(Entries with model source code)

--

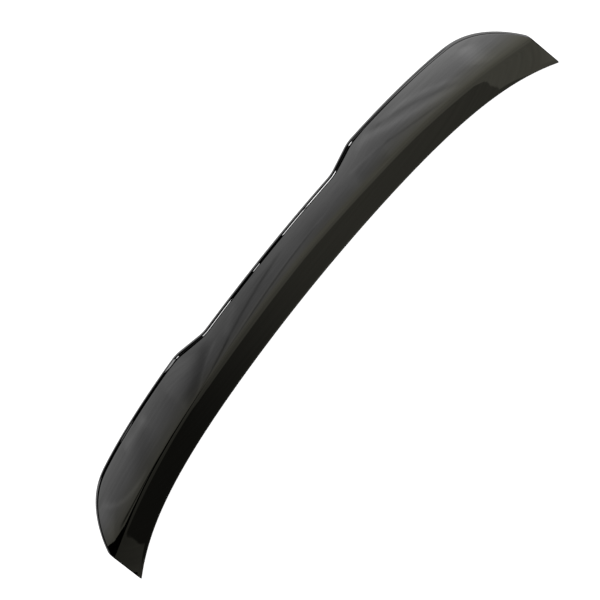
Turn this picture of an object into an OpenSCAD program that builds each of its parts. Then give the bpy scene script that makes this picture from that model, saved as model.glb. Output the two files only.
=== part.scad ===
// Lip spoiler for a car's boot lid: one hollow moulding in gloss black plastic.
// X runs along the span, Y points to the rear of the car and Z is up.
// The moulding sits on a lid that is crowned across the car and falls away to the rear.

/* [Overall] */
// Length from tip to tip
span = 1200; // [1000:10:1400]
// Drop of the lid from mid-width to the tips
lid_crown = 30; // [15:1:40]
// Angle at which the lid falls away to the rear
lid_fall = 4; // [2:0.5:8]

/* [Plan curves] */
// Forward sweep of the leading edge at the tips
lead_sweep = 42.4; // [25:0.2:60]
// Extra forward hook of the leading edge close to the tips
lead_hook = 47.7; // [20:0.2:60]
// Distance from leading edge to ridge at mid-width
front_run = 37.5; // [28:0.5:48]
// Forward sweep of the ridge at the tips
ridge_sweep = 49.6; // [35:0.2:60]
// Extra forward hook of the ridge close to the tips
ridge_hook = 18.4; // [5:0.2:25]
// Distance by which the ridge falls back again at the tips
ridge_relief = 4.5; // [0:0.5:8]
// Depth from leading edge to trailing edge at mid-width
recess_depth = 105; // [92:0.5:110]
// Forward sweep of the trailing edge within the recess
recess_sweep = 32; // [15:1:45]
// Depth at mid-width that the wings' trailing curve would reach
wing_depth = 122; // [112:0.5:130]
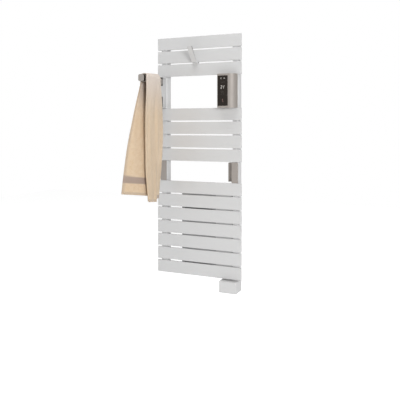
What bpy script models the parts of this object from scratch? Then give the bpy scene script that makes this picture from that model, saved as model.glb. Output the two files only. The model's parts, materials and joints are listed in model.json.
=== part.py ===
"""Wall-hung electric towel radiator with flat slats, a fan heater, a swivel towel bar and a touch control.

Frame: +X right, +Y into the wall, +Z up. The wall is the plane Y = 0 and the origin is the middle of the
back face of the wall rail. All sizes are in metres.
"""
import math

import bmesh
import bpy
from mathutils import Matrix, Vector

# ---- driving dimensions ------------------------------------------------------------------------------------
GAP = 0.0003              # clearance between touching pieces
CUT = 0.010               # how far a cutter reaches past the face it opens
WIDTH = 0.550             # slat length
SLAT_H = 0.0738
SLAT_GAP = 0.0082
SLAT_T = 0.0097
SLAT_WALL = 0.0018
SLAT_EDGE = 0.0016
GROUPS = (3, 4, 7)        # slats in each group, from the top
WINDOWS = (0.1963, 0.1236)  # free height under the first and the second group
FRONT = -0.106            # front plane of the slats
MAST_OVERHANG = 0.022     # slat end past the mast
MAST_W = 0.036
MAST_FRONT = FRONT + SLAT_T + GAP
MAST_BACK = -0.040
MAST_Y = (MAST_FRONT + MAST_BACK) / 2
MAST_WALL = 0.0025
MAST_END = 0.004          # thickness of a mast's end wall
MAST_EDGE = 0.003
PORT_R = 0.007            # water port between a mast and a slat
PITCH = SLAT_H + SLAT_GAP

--

Brief: In the records above, locate every line with the string "only" and copy it.

In response:
Turn this picture of an object into an OpenSCAD program that builds each of its parts. Then give the bpy scene script that makes this picture from that model, saved as model.glb. Output the two files only.
What bpy script models the parts of this object from scratch? Then give the bpy scene script that makes this picture from that model, saved as model.glb. Output the two files only. The model's parts, materials and joints are listed in model.json.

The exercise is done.